# [Given problem]
Below is a listing; restate from it, character for character, the lines beginning at the line holding "section = pi * line_d**2 / 4" and ending at the line holding "nodes[node].hide_render = nodes[node].hide_viewport", both included.

# [Dataset content]
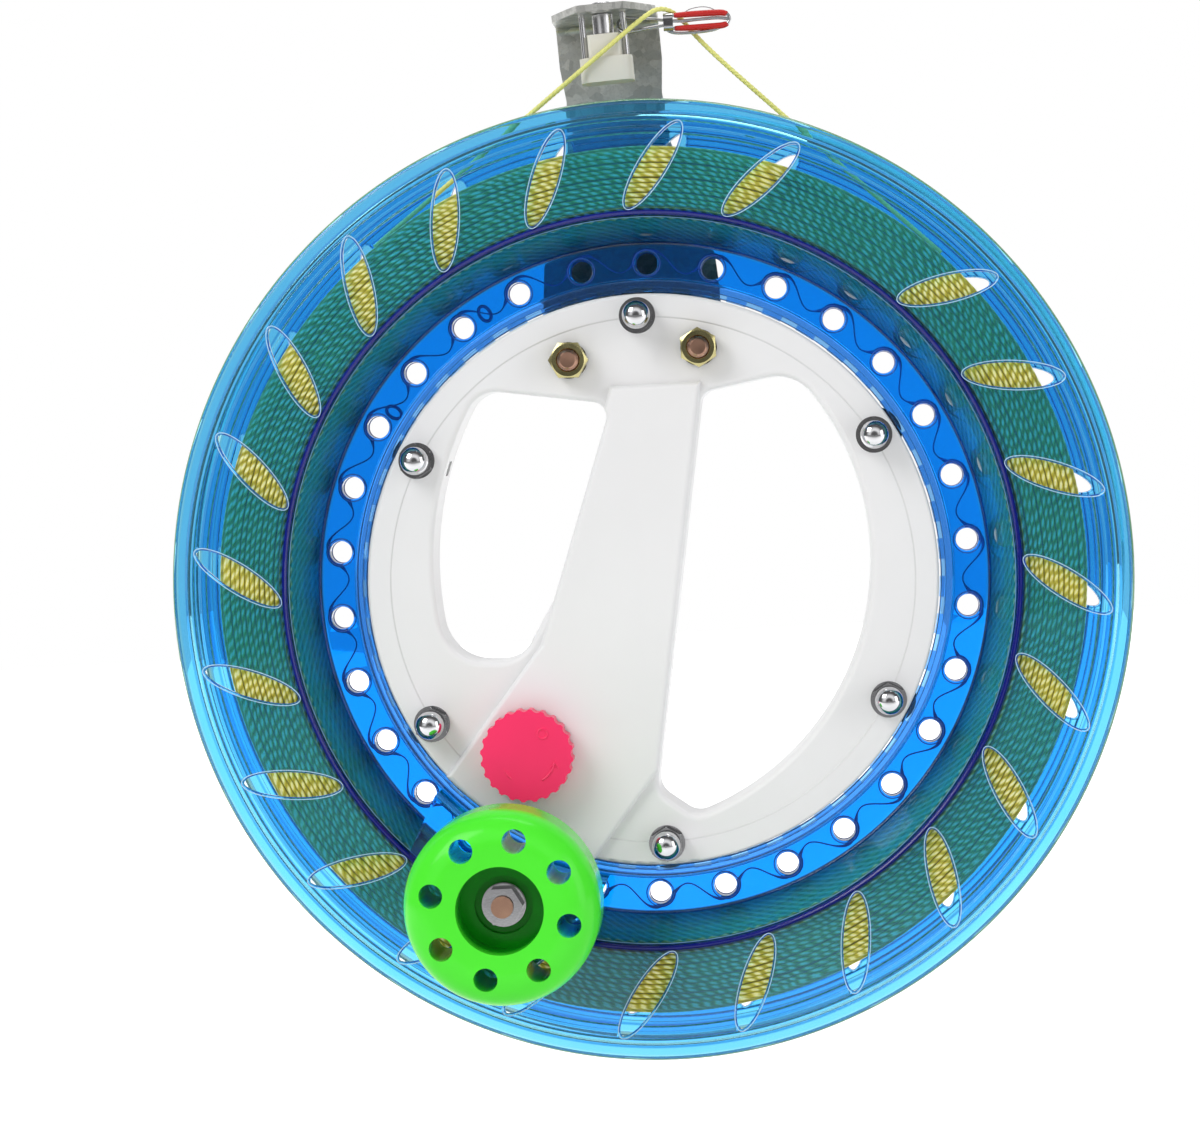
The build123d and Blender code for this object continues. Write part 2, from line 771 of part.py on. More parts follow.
with BuildPart() as lock_spindle:
    with BuildSketch(facing(cam_rear, lock_x, lock_z)):
        Circle(cam_r)
    extrude(amount=cam_t)
    with BuildSketch(facing(cam_rear - cam_t, lock_x, lock_z)):
        Circle(spindle_r)
    extrude(amount=knob_seat + cam_rear - cam_t)
    with BuildSketch(facing(-knob_seat, lock_x, lock_z)):
        Rectangle(lock_square, lock_square)
    extrude(amount=lock_socket_depth - slide_clear)
    with BuildSketch(facing(cam_rear, lock_x, lock_z)):
        Circle(journal_r)
    extrude(amount=-(journal_end - cam_rear))
    # spiral groove: its radius grows steadily with the turn, so the slide's travel does too
    with BuildSketch(facing(cam_rear, lock_x, lock_z, lock_angle)):
        with BuildLine(mode=Mode.PRIVATE) as spiral:
            Spline(
                [
                    (
                        (cam_start_r + pawl_travel * step / 8) * cos(radians(-cam_turn * step / 8)),
                        (cam_start_r + pawl_travel * step / 8) * sin(radians(-cam_turn * step / 8)),
                    )
                    for step in range(9)
                ]
            )
        trace(spiral.line, line_width=2 * (pawl_pin_r + slide_clear))
        with Locations(spiral.line @ 0, spiral.line @ 1):
            Circle(pawl_pin_r + slide_clear)
    extrude(amount=cam_groove_depth, mode=Mode.SUBTRACT)
save(lock_spindle, "lock_spindle")

with BuildPart() as lock_pawl:
    with BuildSketch(facing(pawl_rear, 0, 0, lock_angle)):
        with Locations(((pawl_inner_r + pawl_body_r) / 2, 0)):
            Rectangle(pawl_body_r - pawl_inner_r, 2 * pawl_half)
        with Locations(((pawl_body_r - pawl_tooth_root + pawl_tip_r) / 2, 0)):
            Rectangle(pawl_tip_r - pawl_body_r + pawl_tooth_root, pawl_tooth_w)
        # the spindle's journal passes through this slot over the whole travel
        with Locations((lock_radius - pawl_travel / 2, 0)):
            SlotCenterToCenter(pawl_travel, 2 * (journal_r + slide_clear), mode=Mode.SUBTRACT)
    extrude(amount=pawl_t)
    with BuildSketch(facing(pawl_front, 0, 0, lock_angle)):
        with Locations((lock_radius + cam_start_r, 0)):
            Circle(pawl_pin_r)
    extrude(amount=pawl_front - cam_rear + cam_groove_depth - slide_clear)
save(lock_pawl, "lock_pawl")

# ---------------------------------------------------------------- line guide

guide_side = Plane(origin=(guide_x, 0, guide_z), x_dir=(0, 1, 0), z_dir=guide_across)
foot_y = hub_half + bracket_t / 2
roof_mid = roof_underside + bracket_t / 2

with BuildPart() as guide_bracket:
    with BuildSketch(guide_side):
        with BuildLine(mode=Mode.PRIVATE) as strip:
            FilletPolyline(
                (foot_y, bracket_foot_low),
                (foot_y, bracket_bend_low),
                (bracket_rear, bracket_bend_high),
                (bracket_rear, roof_mid),
                (roof_front, roof_mid),
                radius=bracket_bend_r,
            )
        trace(strip.line, line_width=bracket_t)
    extrude(amount=2 * bracket_foot_half, both=True)
    with BuildSketch(guide_facing(2 * bracket_rear)):
        with BuildLine():
            half_outline = Polyline(
                (0, 2 * bracket_foot_low),
                (bracket_foot_half, 2 * bracket_foot_low),
                (bracket_foot_half, bracket_foot_high),
                (bracket_taper_half, bracket_taper_low),
                (bracket_neck_half, rim_height + bracket_taper_high),
                (bracket_waist_half, rim_height + bracket_waist_at),
                (bracket_head_half, rim_height + bracket_head_at),
                (bracket_head_half, 2 * roof_mid),
                (0, 2 * roof_mid),
            )
            mirror(half_outline, about=Plane.YZ)
        make_face()
    extrude(amount=4 * bracket_rear, mode=Mode.INTERSECT)
    with BuildSketch(guide_level(2 * bracket_foot_low)):
        with BuildLine():
            nose = Polyline(
                (0, roof_front),
                (roof_nose_half, roof_front),
                (roof_shoulder_half, roof_shoulder_at),
                (bracket_head_half, roof_full_at),
                (2 * bracket_foot_half, roof_full_at),
                (2 * bracket_foot_half, 2 * bracket_rear),
                (0, 2 * bracket_rear),
            )
            mirror(nose, about=Plane.YZ)
        make_face()
    extrude(amount=6 * roof_mid, mode=Mode.INTERSECT)
    with BuildSketch(guide_facing(hub_half + bracket_t)):
        with GridLocations(bolt5_spacing, 0, 2, 1):
            Circle(bolt5_r + shank_clear)
    extrude(amount=bracket_t, mode=Mode.SUBTRACT)
    # room for the head of the topmost bearing bolt
    with BuildSketch(facing(hub_half)):
        with PolarLocations(bearing_arm, 1, bearing_start):
            Circle(bolt4_head_af / 2 + bracket_head_gap)
    extrude(amount=-bracket_rear / 2, mode=Mode.SUBTRACT)
    with BuildSketch(guide_level(roof_underside)):
        with GridLocations(2 * guide_pin_half_gap, 0, 2, 1):
            Circle(guide_pin_r + ring_bore_clear)
        Circle(guide_axle_r + ring_bore_clear)
    extrude(amount=bracket_t, mode=Mode.SUBTRACT)
save(guide_bracket, "guide_bracket")

with BuildPart() as guide_block:
    with BuildSketch(guide_level(guide_block_base)):
        RectangleRounded(guide_block_w, guide_block_d, guide_block_round)
    extrude(amount=guide_step_height)
    with BuildSketch(guide_level(guide_block_step)):
        RectangleRounded(guide_block_neck_w, guide_block_neck_d, guide_neck_round)
    extrude(amount=guide_neck_height)
    with BuildSketch(guide_level(guide_block_step - guide_pin_sunk)):
        with GridLocations(2 * guide_pin_half_gap, 0, 2, 1):
            Circle(guide_pin_r + ring_bore_clear)
    extrude(amount=2 * guide_pin_sunk, mode=Mode.SUBTRACT)
    with BuildSketch(guide_level(guide_block_top - guide_axle_sunk)):
        Circle(guide_axle_r + ring_bore_clear)
    extrude(amount=guide_axle_sunk, mode=Mode.SUBTRACT)
save(guide_block, "guide_block")

with BuildPart() as guide_pins:
    with BuildSketch(guide_level(guide_block_step - guide_pin_sunk)):
        with GridLocations(2 * guide_pin_half_gap, 0, 2, 1):
            Circle(guide_pin_r)
    extrude(amount=roof_underside + bracket_t - guide_block_step + guide_pin_sunk)
    with BuildSketch(guide_level(roof_underside + bracket_t)):
        with GridLocations(2 * guide_pin_half_gap, 0, 2, 1):
            Circle(guide_pin_rivet_r)
    extrude(amount=guide_pin_rivet_t)
save(guide_pins, "guide_pins")

with BuildPart() as guide_axle:
    with BuildSketch(guide_level(guide_block_top - guide_axle_sunk)):
        Circle(guide_axle_r)
    extrude(amount=roof_underside + bracket_t - guide_block_top + guide_axle_sunk)
    with BuildSketch(guide_level(roof_underside + bracket_t)):
        Circle(guide_rivet_r)
    extrude(amount=guide_rivet_t)
    fillet(guide_axle.edges().sort_by(Axis.Z)[-1], guide_rivet_round)
save(guide_axle, "guide_axle")

with BuildPart() as guide_roller:
    with BuildSketch(guide_level(guide_block_top + slide_clear)):
        Circle(guide_roller_r)
        Circle(guide_axle_r + run_clear, mode=Mode.SUBTRACT)
    extrude(amount=roof_underside - guide_block_top - 2 * slide_clear)
save(guide_roller, "guide_roller")

with BuildPart() as bracket_bolts:
    with BuildSketch(guide_facing(hub_half + bracket_t + washer5_t)):
        with GridLocations(bolt5_spacing, 0, 2, 1):
            RegularPolygon(bolt5_af / 2, 6, major_radius=False)
    extrude(amount=-bolt5_head_t)
    with BuildSketch(guide_facing(hub_half + bracket_t + washer5_t)):
        with GridLocations(bolt5_spacing, 0, 2, 1):
            Circle(bolt5_r)
    extrude(amount=2 * hub_half + bracket_t + 2 * washer5_t + nut5_t + nut5_proud)
save(bracket_bolts, "bracket_bolts")

with BuildPart() as bracket_washers:
    for back in (hub_half + bracket_t + washer5_t, -hub_half):
        with BuildSketch(guide_facing(back)):
            with GridLocations(bolt5_spacing, 0, 2, 1):
                Circle(washer5_r)
                Circle(bolt5_r + shank_clear, mode=Mode.SUBTRACT)
        extrude(amount=washer5_t)
save(bracket_washers, "bracket_washers")

with BuildPart() as bracket_nuts:
    with BuildSketch(guide_facing(-hub_half - washer5_t)):
        with GridLocations(bolt5_spacing, 0, 2, 1):
            RegularPolygon(bolt5_af / 2, 6, major_radius=False)
            Circle(bolt5_r + ring_bore_clear, mode=Mode.SUBTRACT)
    extrude(amount=nut5_t)
save(bracket_nuts, "bracket_nuts")

# ---------------------------------------------------------------- snap clip

snap_collar_end = snap_collar_x + snap_collar_length
hook_plane = Plane(
    origin=(0, 0, snap_z),
    x_dir=(1, 0, 0),
    z_dir=(0, sin(radians(snap_hook_tilt)), -cos(radians(snap_hook_tilt))),
)

with BuildPart() as snap_hook:
    with BuildLine(hook_plane) as hook_path:
        FilletPolyline(
            (snap_collar_x - snap_seat_gap, -snap_neck_half),
            (snap_hook_reach, -snap_hook_half),
            (snap_hook_reach, snap_hook_half),
            (snap_collar_x - snap_seat_gap, snap_neck_half),
            radius=snap_hook_bend,
        )
    with BuildSketch(Plane(origin=hook_path.line @ 0, z_dir=hook_path.line % 0)):
        Circle(snap_wire_r)
    sweep(path=hook_path.line)
save(snap_hook, "snap_hook")

with BuildPart() as snap_loop:
    leg_end = snap_tip_x - snap_leg_half
    with BuildLine(facing(0, 0, snap_z)) as loop_path:
        Line((snap_collar_end, snap_leg_half), (leg_end, snap_leg_half))
        ThreePointArc((leg_end, snap_leg_half), (snap_tip_x, 0), (leg_end, -snap_leg_half))
        Line((leg_end, -snap_leg_half), (snap_collar_end, -snap_leg_half))
    with BuildSketch(Plane(origin=loop_path.line @ 0, z_dir=loop_path.line % 0)):
        Circle(snap_wire_r)
    sweep(path=loop_path.line)
save(snap_loop, "snap_loop")

with BuildPart() as snap_collar:
    with BuildSketch(Plane(origin=(snap_collar_x, 0, snap_z), x_dir=(0, 1, 0), z_dir=(1, 0, 0))):
        collar_height = 2 * (snap_leg_half + snap_wire_r + snap_collar_wall)
        RectangleRounded(2 * snap_collar_r, collar_height, snap_collar_round)
    extrude(amount=snap_collar_length)
save(snap_collar, "snap_collar")

with BuildPart() as snap_sleeves:
    with BuildSketch(Plane(origin=(snap_sleeve_start, 0, snap_z), x_dir=(0, 1, 0), z_dir=(1, 0, 0))):
        with GridLocations(0, 2 * snap_leg_half, 1, 2):
            Circle(snap_sleeve_r)
            Circle(snap_wire_r + snap_sleeve_clear, mode=Mode.SUBTRACT)
    extrude(amount=snap_sleeve_end - snap_sleeve_start)
save(snap_sleeves, "snap_sleeves")

# ---------------------------------------------------------------- free line

route = [Vector(*point) for point in line_route]
bend_radii = []
for before, corner, after in zip(route, route[1:], route[2:]):
    first, second = corner - before, after - corner
    turn = radians(first.get_angle(second))
    bend_radii.append(max(line_min_r, 0.45 * min(first.length, second.length) / tan(turn / 2)))
print("free line bend radii", [round(radius, 1) for radius in bend_radii])

with BuildPart() as line_free:
    with BuildLine() as free_path:
        FilletPolyline(*route, radius=bend_radii)
    with BuildSketch(Plane(origin=free_path.line @ 0, z_dir=free_path.line % 0)):
        Circle(line_d / 2)
    sweep(path=free_path.line)
save(line_free, "line_free")
free_length = free_path.wire().length
section = pi * line_d**2 / 4
print("free line length", round(free_length, 1))
print("tube volume over a straight rod's", round(line_free.part.volume / (section * free_length), 4))
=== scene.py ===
from math import cos, pi, radians, sin, sqrt

import bmesh
import bpy
import numpy as np
from mathutils import Matrix, Vector


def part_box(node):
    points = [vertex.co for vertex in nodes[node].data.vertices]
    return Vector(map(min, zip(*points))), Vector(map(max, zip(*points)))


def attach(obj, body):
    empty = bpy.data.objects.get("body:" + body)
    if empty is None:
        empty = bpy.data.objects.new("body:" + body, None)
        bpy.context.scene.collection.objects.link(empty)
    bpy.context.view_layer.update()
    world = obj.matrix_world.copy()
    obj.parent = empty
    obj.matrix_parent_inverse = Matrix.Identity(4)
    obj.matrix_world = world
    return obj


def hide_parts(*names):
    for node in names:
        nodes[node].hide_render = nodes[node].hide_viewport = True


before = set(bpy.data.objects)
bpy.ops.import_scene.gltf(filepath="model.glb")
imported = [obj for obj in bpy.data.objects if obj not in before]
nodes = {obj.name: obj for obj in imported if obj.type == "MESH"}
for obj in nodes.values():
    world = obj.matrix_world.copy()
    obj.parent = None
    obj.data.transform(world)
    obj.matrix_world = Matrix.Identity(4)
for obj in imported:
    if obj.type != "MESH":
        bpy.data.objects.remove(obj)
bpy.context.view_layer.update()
scene = bpy.context.scene
scene.view_settings.view_transform = "Standard"
MM = 0.001

# ---------------------------------------------------------------- sizes in millimetres, angles in radians
HALF, WEB, BOND = 19.0, 2.4, 0.05  # half the wheel's width, half the web and half the bond's gap
LIP_R, NECK_R, MOUTH_R, RIM_R = 69.4, 77.2, 83.8, 110.0  # lip beside the hub, the cone's two ends, and rim
SLOPE = (MOUTH_R - NECK_R) / HALF
SLOT_R, SLOT_LONG, SLOT_WIDE, SLOT_LEAN = 94.8, 11.3, 2.9, radians(-31.5)  # the middle's radius, half sizes and lean
SLOTS = [radians(-3.6 + place * 15) for place in range(24) if place != 4]  # one place has none
HOLE_CIRCLE_R, HOLE_R = 73.2, 2.6  # the radius of the circle that the web's holes stand on, and of each hole
HOLE_START, HOLE_STEP = radians(4), radians(12)
HOLES = [radians(4 + place * 12) for place in range(30)]
CRANK = (79.3, radians(242.6))
CRANK_X, CRANK_Z = CRANK[0] * cos(CRANK[1]), CRANK[0] * sin(CRANK[1])
RECESS_R, RECESS_DEPTH = 10.1, 7.0  # in the crank knob's front
LOCK_DEGREES = 231.4
LOCK = (49.2 * cos(radians(LOCK_DEGREES)), 49.2 * sin(radians(LOCK_DEGREES)))
HUB_STEP_R = 60.6  # where the hub's flat face steps down
PACK_R, PACK_HALF, TURN_STEPS = 98.1, 15.95, 200  # the wound line's radius, half its width, points a turn
TUNNEL_R = 83.0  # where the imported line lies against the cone
STRAND_STEP = 2.6  # length of line from one strand's crest to the next
LINE_D = 1.2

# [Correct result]
section = pi * line_d**2 / 4
print("free line length", round(free_length, 1))
print("tube volume over a straight rod's", round(line_free.part.volume / (section * free_length), 4))
=== scene.py ===
from math import cos, pi, radians, sin, sqrt

import bmesh
import bpy
import numpy as np
from mathutils import Matrix, Vector


def part_box(node):
    points = [vertex.co for vertex in nodes[node].data.vertices]
    return Vector(map(min, zip(*points))), Vector(map(max, zip(*points)))


def attach(obj, body):
    empty = bpy.data.objects.get("body:" + body)
    if empty is None:
        empty = bpy.data.objects.new("body:" + body, None)
        bpy.context.scene.collection.objects.link(empty)
    bpy.context.view_layer.update()
    world = obj.matrix_world.copy()
    obj.parent = empty
    obj.matrix_parent_inverse = Matrix.Identity(4)
    obj.matrix_world = world
    return obj


def hide_parts(*names):
    for node in names:
        nodes[node].hide_render = nodes[node].hide_viewport = True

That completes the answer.